Munnae-myeon, Haenam-gun, Jeollanam-do, 18 May 2016, 4:30pm.
The battle of Myeongnyang, in October 1597, was Yi Sun-shin’s penultimate victory, and the last one that he came out of alive. His final victory, the Battle of Noryang, came in December 1598 in the narrow strait between Namhae and the mainland, when a stray bullet killed him. In the years since his victory off Hansando in 1592 he had fallen out of political favour and the Joseon navy had suffered an almost catastrophic defeat at the Battle of Chilcheollyang in the summer of 1597. When Yi was recalled the navy was in such a state that he only had 13 paneokseon at his disposal. The only way to defeat the Japanese was using superior knowledge of location: pick a spot where he knew the movements of the tide and the currents, and use that knowledge to his advantage. The spot chosen was the strait between Haenam and Jindo, where the bridge to Jindo now strides, and where the currents can be so strong that they are audible: the famous Roaring Currents which provide the English title for the biggest-grossing Korean movie of all time.
The Korean ships were positioned at the northern end of the strait and lured the Japanese to engage as the currents were flowing northwards. There were 133 Japanese warships with around 200 support vessels. The Koreans had to hold out until the current changed and flowed southwards, at which point the Japanese warships were carried backwards and started to collide with their support vessels. The Joseon fleet was able to take advantage of the resulting chaos.
What does one expect to find at a spot where a crucial naval battle was fought over 400 years ago? To be honest, I’m not sure. In Tongyeong, where Yi Sun-shin had fought an equally decisive battle five years previously off the island of Hansando they had a few information boards which laid out the disposition of the fleets during the battle; they had replicas of Yi Sun-shin’s command centre and the lookout point on the island where he composed a poem. If you have a strong imagination, you can maybe think yourself back to 1592 as you sit in Yi Sun-shin’s pavilion overlooking the strait.
At the Myeongnyang battle site they have taken a different approach. The place was chosen for its treacherous “roaring currents” rather than for the fact that it was conveniently near the base of Usuyeong. So it is appropriate that any tourist site relating to the Myeongnyang victory should focus on the straight itself.
400 years on, there is a huge road bridge that connects Jindo to the mainland at the closest point – precisely the point at which the currents roar the loudest. In fact, a helpful signpost points the way to where in the movie the water had been at its most destructive. But on the day we visited, it required a vivid imagination to picture the turbulent GCI whirlpools that were a feature of battle scenes. The water was perfectly calm – though you could guess from some ripples that there was potential for movement beneath the placid surface.

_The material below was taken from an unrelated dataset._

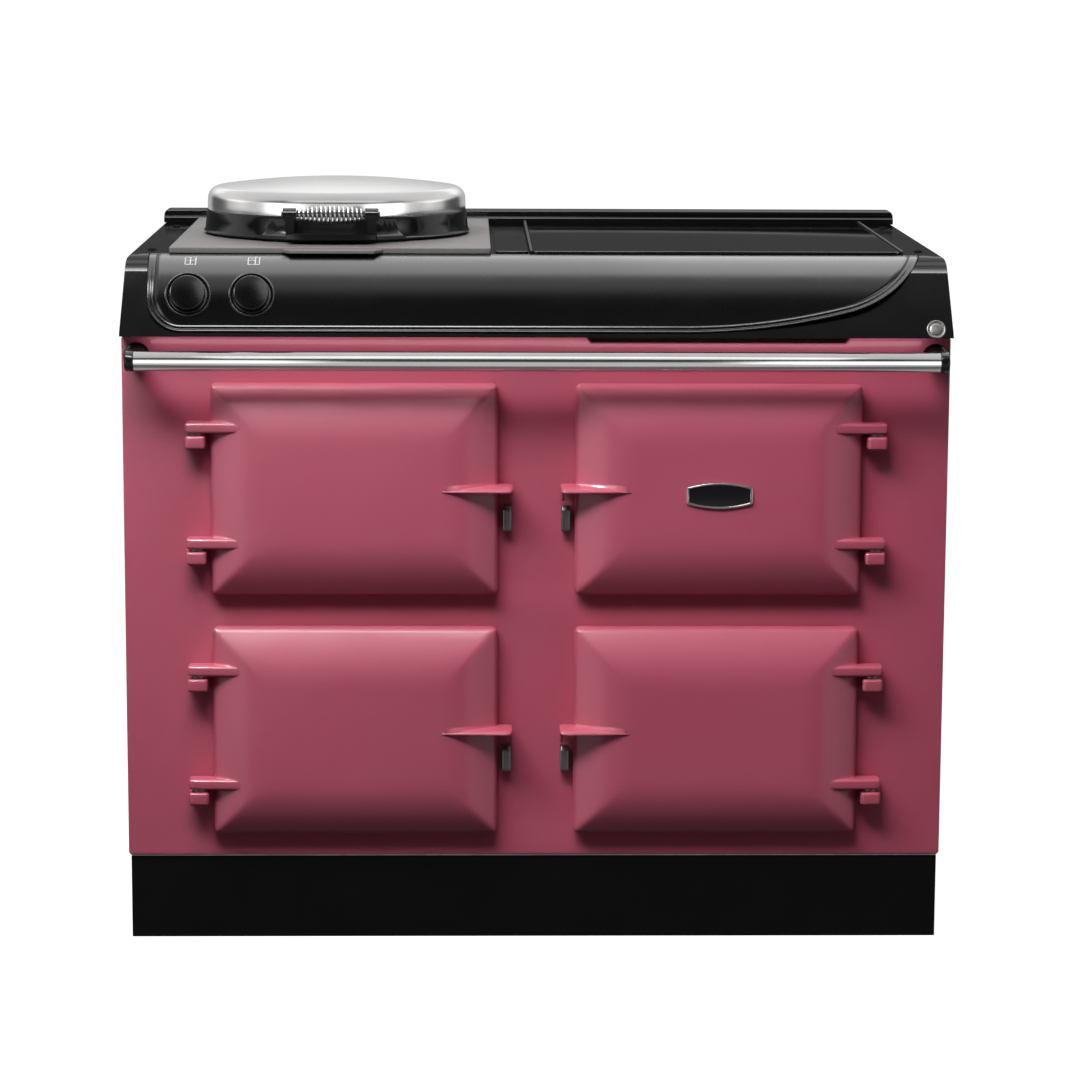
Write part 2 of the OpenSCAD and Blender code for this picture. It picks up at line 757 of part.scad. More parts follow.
// section of the dome's skin, offset inward by o
crown_r = 1182;
function dome_pts(o) = concat(
    [[180.3 - o, ring_z + ring_h]],
    arc([163, 981.9], 17 - o, 0, 80, 9),
    [for (i = [1:8]) let (r = 166 * (1 - i / 8))
        [r, -171.7 + sqrt(pow(crown_r - o, 2) - r * r)]]);
module lid_dome() {
    color([0.85, 0.85, 0.86]) translate([lid_x, lid_y, 0])
        rotate_extrude($fn = 180) difference() {
            polygon(concat([[0, ring_z + ring_h]], dome_pts(0)));
            polygon(concat([[0, ring_z + ring_h - 1]],
                [[177.8, ring_z + ring_h - 1]], dome_pts(2.5)));
        }
}
module lid_liner() {
    color([0.75, 0.75, 0.76]) translate([lid_x, lid_y, 0])
        rotate_extrude() polygon([[0, ring_z + 5], [168, ring_z + 5],
            [171.8, ring_z + 8], [171.8, ring_z + ring_h - 1],
            [169.8, ring_z + ring_h - 1], [169.8, ring_z + 9],
            [167, ring_z + 7], [0, ring_z + 7]]);
}

// coil handle: axis along X in front of the ring
coil_yz = [lid_y - 229, 974.5];
coil_l = 92;
module lid_handle_bracket() {
    y = coil_yz[0];
    z = coil_yz[1];
    color(black) difference() {
        union() {
            // band that hugs the front of the ring
            intersection() {
                translate([lid_x, lid_y, 0]) rotate_extrude()
                    polygon([[lid_r + 0.9, ring_z + 1],
                        [lid_r + 8, ring_z + 1],
                        [lid_r + 8, ring_z + 6],
                        [lid_r + 3, ring_z + 12],
                        [lid_r + 0.3, ring_z + 28],
                        [lid_r - 3.4, ring_z + 28],
                        [lid_r - 0.8, ring_z + 6],
                        [lid_r + 0.9, ring_z + 3.5]]);
                slab_y(lid_y - 260, lid_y) polygon([
                    [lid_x - 104, ring_z], [lid_x + 104, ring_z],
                    [lid_x + 97, ring_z + 5], [lid_x + 90, ring_z + 12],
                    [lid_x + 87, ring_z + 20], [lid_x + 86, ring_z + 30],
                    [lid_x - 86, ring_z + 30], [lid_x - 87, ring_z + 20],
                    [lid_x - 90, ring_z + 12], [lid_x - 97, ring_z + 5]]);
                translate([lid_x, lid_y, ring_z]) linear_extrude(30)
                    polygon([[0, 0], [-116, -186], [-116, -260],
                        [116, -260], [116, -186]]);
            }
            // two arms from the ring to the clamps
            for (s = [-1, 1]) difference() {
                bar_x(lid_x + s * 55 - 6, lid_x + s * 55 + 6)
                    polygon([[lid_y - 172, ring_z + 3],
                        [lid_y - 172, ring_z + 22],
                        [y + 7, z + 6], [y - 7, z + 3],
                        [y - 7, z - 6], [y + 4, ring_z + 14],
                        [lid_y - 205, ring_z + 3]]);
                translate([lid_x, lid_y, 900]) cylinder(h = 42,
                    r = lid_r + 0.8);
                translate([lid_x, lid_y, 942]) cylinder(h = 35,
                    r1 = lid_r, r2 = 180.5);
            }
            // tray between the arms, below the coil
            intersection() {
                box(lid_x - 60, y + 2, ring_z + 4, lid_x + 60,
                    lid_y - 180, ring_z + 12);
                difference() {
                    translate([lid_x, lid_y, 900])
                        cylinder(h = 90, r = 226);
                    translate([lid_x, lid_y, 899])
                        cylinder(h = 92, r = lid_r + 0.8);
                }
            }
            // clamps
            for (s = [-1, 1])
                cyl_x(lid_x + s * 55 - 9, lid_x + s * 55 + 9, y, z, 8.6);
        }
        cyl_x(lid_x - 70, lid_x + 70, y, z, 4);
    }
}
module lid_handle_rod() {
    color(steel) cyl_x(lid_x - 66, lid_x + 66, coil_yz[0], coil_yz[1],
        3.98);
}
// Wire of the coil: centre line of a barrel-shaped helix
wire_r = 1.5;
function coil_rad(t) = 6.4 + 5 * sin(180 * t);
function coil_pt(t) = let (a = 360 * coil_turns * t, r = coil_rad(t))
    [(t - 0.5) * (coil_l - 2 * wire_r), r * cos(a), r * sin(a)];
coil_n = coil_turns * 16;
function coil_ring(i) = let (t = i / coil_n,
    a = 360 * coil_turns * t, r = coil_rad(t))
    [for (k = [0:5]) let (b = 60 * k)
        [(t - 0.5) * (coil_l - 2 * wire_r) + wire_r * sin(b),
         (r + wire_r * cos(b)) * cos(a), (r + wire_r * cos(b)) * sin(a)]];
module lid_coil_handle() {
    pts = [for (i = [0:coil_n]) each coil_ring(i)];
    color([0.85, 0.85, 0.86])
        translate([lid_x, coil_yz[0], coil_yz[1]]) polyhedron(pts,
            concat([[5, 4, 3, 2, 1, 0]],
                [[for (k = [0:5]) coil_n * 6 + k]],
                [for (i = [0:coil_n - 1], k = [0:5]) each [
                    [i * 6 + k, i * 6 + (k + 1) % 6,
                     (i + 1) * 6 + (k + 1) % 6],
                    [i * 6 + k, (i + 1) * 6 + (k + 1) % 6,
                     (i + 1) * 6 + k]]]), convexity = 20);
}

// ------------------------------------------------------------- towel rail

rail_y = panel_y - rail_off;
rail_half = 527;
module towel_rail() {
    color([0.85, 0.85, 0.86]) difference() {
        cyl_x(-rail_half, rail_half, rail_y, rail_z, rail_r);
        cyl_x(-rail_half - 1, rail_half + 1, rail_y, rail_z, rail_r - 2);
    }
}
flange_x = 528.5;
module rail_brackets() {
    color(black) for (s = [-1, 1])
        mirror([s < 0 ? 1 : 0, 0, 0]) difference() {
            union() {
                cyl_x(rail_half, rail_half + 11.5, rail_y, rail_z, 14);
                cyl_y(rail_half - 1.5, rail_y, panel_y, rail_z, 13);
                cyl_y(flange_x, panel_y - 5, panel_y, rail_z, 17.5);
            }
            // seat behind the rail's end, and the screw's way through
            cyl_x(rail_half - 20, rail_half, rail_y, rail_z,
                rail_r + 0.4);
            cyl_x(rail_half - 1, rail_half + 12, rail_y, rail_z, 3);
        }
}
module panel_screws() {
    color([0.3, 0.3, 0.32]) {
        // through the ends of the rail brackets
        for (s = [-1, 1]) mirror([s < 0 ? 1 : 0, 0, 0]) union() {
            cyl_x(rail_half - 1, rail_half + 9, rail_y, rail_z, 2.9);
            cyl_x(rail_half - 7, rail_half - 1, rail_y, rail_z, 6);
        }
        // through the door catches
        for (c = catch_places)
            cyl_y(c[0], panel_y - 14, panel_y, c[1] + 8, 2.05);
    }
}

// ------------------------------------------------------------------ badge

badge_x = door_cx;
badge_z = door_top_cz - 3.5;
// bowed outline, half width w, half height h in the middle
function bow(w, h, e) = concat(
    [for (i = [0:12]) let (u = -1 + i / 6)
        [u * w, h - (h - e) * u * u]],
    [for (i = [0:12]) let (u = 1 - i / 6)
        [u * w, -h + (h - e) * u * u]]);
module badge_plate() {
    color([0.15, 0.15, 0.16])
        translate([badge_x, panel_y - back_gap - door_t, badge_z])
        difference() {
            slab_y(-3, 0) polygon(bow(43.5, 17.2, 11));
            slab_y(-4, -2) polygon(bow(41, 14.9, 9));
        }
}

// ------------------------------------------------------------- electrical

gland = [360, 200];
module terminal_box() {
    color([0.2, 0.2, 0.2]) difference() {
        union() {
            box(304, back_y - 58, 154, 416, back_y - 26, 246);
            // collar that carries it on the back panel
            difference() {
                box(296, back_y - 31, 146, 424, back_y - 3, 254);
                box(300, back_y - 28, 150, 420, back_y, 250);
            }
        }
        box(307, back_y - 55, 157, 413, back_y - 29, 243);
        cyl_y(gland[0], back_y - 32, back_y - 20, gland[1], 10);
    }
}
module cable_gland() {
    color([0.1, 0.1, 0.1]) difference() {
        union() {
            cyl_y(gland[0], back_y - 34, back_y - 8, gland[1], 9.9);
            translate([gland[0], back_y - 26, gland[1]])
                rotate([-90, 0, 0]) cylinder(h = 7, r = 15, $fn = 6);
            translate([gland[0], back_y - 14, gland[1]])
                rotate([-90, 0, 0]) cylinder(h = 12, r = 13.5);
            translate([gland[0], back_y - 34, gland[1]])
                rotate([-90, 0, 0]) cylinder(h = 4.8, r = 14, $fn = 6);
        }
        cyl_y(gland[0], back_y - 40, back_y + 1, gland[1], 7);
    }
}

// -------------------------------------------------------------- the model

plinth();
levelling_feet();
base_tray();
side_panel_left();
side_panel_right();
back_panel();
front_panel();
oven_liner_top_left();
oven_liner_top_right();
oven_liner_bottom_left();
oven_liner_bottom_right();
oven_shelves();
oven_elements();
insulation_jacket();
door_seal_ropes();
hinge_brackets();
hinge_pins();
hinge_washers();
door_catches();
panel_screws();
top_casting();
control_fascia();
top_screws();
hotplate_surround();
centre_infill();
hotplate();
hotplate_element();
hotplate_well();
hob_glass();
hob_side_trims();
induction_coils();
hob_tray();
back_upstand();
knob_bezels();
rotary_switches();
corner_roundel();
towel_rail();
rail_brackets();
terminal_box();
cable_gland();
back_panel_screws();
lid_hinge_brackets();
lid_hinge_pin();
door_top_left();
door_top_right();
door_bottom_left();
door_bottom_right();
door_liner_top_left();
door_liner_top_right();
door_liner_bottom_left();
door_liner_bottom_right();
badge_plate();
knob_left();
knob_right();
lid_dome();
lid_ring();
lid_liner();
lid_handle_bracket();
lid_coil_handle();
lid_handle_rod();
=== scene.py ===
import json
import math

import bmesh
import bpy
import numpy as np
from mathutils import Matrix, Vector

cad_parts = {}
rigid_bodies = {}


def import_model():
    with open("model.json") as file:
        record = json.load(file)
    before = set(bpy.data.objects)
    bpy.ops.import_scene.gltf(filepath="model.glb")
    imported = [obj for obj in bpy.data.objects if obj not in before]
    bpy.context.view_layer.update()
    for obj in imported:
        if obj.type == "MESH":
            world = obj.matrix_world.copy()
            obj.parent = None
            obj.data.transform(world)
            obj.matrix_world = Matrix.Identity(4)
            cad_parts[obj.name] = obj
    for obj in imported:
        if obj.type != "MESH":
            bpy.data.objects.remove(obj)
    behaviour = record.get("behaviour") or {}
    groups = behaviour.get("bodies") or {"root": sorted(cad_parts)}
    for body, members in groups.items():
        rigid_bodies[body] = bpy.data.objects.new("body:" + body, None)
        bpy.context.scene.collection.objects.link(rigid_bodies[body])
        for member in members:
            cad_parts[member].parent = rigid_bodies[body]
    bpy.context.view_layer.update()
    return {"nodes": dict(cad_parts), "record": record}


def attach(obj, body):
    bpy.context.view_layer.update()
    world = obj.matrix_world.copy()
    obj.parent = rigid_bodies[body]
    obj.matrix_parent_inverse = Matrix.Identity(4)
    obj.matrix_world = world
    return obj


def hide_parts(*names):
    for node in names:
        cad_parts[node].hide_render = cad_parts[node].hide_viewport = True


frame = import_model()
NODE = frame["nodes"]
scene = bpy.context.scene
scene.view_settings.view_transform = "Standard"
scene.view_settings.look = "None"
MM = 0.001
BODY = {n: b for b, ns in frame["record"]["behaviour"]["bodies"].items() for n in ns}

# ------------------------------------------------------------------ camera
cam_data = bpy.data.cameras.new("camera")
cam = bpy.data.objects.new("camera", cam_data)
scene.collection.objects.link(cam)
scene.camera = cam
PITCH, YAW, ROLL = 0.1653, -0.0217, 0.0046
cam_data.sensor_fit = "HORIZONTAL"
cam_data.sensor_width = 36.0
cam_data.lens = 36.0 * 3.4965 / 1.08
cam_data.clip_start, cam_data.clip_end = 0.1, 400.0
yaw_m = Matrix.Rotation(YAW, 3, "Z")
right = yaw_m @ Vector((1, 0, 0))
fwd = yaw_m @ Vector((0, math.cos(PITCH), -math.sin(PITCH)))
up = yaw_m @ Vector((0, math.sin(PITCH), math.cos(PITCH)))
r2 = right * math.cos(ROLL) + up * math.sin(ROLL)
u2 = up * math.cos(ROLL) - right * math.sin(ROLL)
cam.matrix_world = Matrix(
    (
        (r2.x, u2.x, -fwd.x, -0.0948),
        (r2.y, u2.y, -fwd.y, -4.8703),
        (r2.z, u2.z, -fwd.z, 1.3158),
        (0, 0, 0, 1),
    )
)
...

On the seashore on the Haenam side is a statue, installed in 2008, showing a pensive, possibly troubled, admiral gazing out across the strait. At its feet is a quote from Kim Hoon’s novel “Song of the Sword”. The mood of the statue somehow chimed with my own pensive and peaceful mood at the time. In such beautiful, calm conditions it was hard to imagine the slaughter of battle.
The makers of the movie decided that the statue was slightly too contemplative. One publicity poster for the film is a clear copy of the statue, but the artist has decided that the Admiral should be wearing armour rather than an overcoat.
Of course, a strait has two sides. Haenam does not have a monopoly on the Myeongnyang battle site: Jindo has an equal stake. And Jindo has a different idea of the mood to conjure. On their side of the strait, on the northwest side of the bridge, they have erected their own statue of Yi Sun-shin. It dwarfs the human-scale form of the Haenam statue. Dressed in full warrior uniform, Jindo’s Yi Sun-shin prances like a demon in full war-cry, a rather humorous counterpoint to the brooding, tortured hero on the mainland.
In other respects Haenam and Jindo have a more harmonious collaboration: matching each other on opposite sides of the strait are semi-circular seating areas cut into the sides of the shore, where people can sit and watch the regular re-enactments of the sea battle passing between them.
Elsewhere on the Haenam-gun side of the strait walkways have been constructed, stone statues erected, pavilions constructed – the latter commemorating the movie as much as the historical event itself.
What does one expect of a site commemorating a decisive victory? I’m not sure. But for me, on that beautiful and serene day, Haenam had it about right: some parkland, some peace and quiet, and that pensive statue. Nothing much else is needed.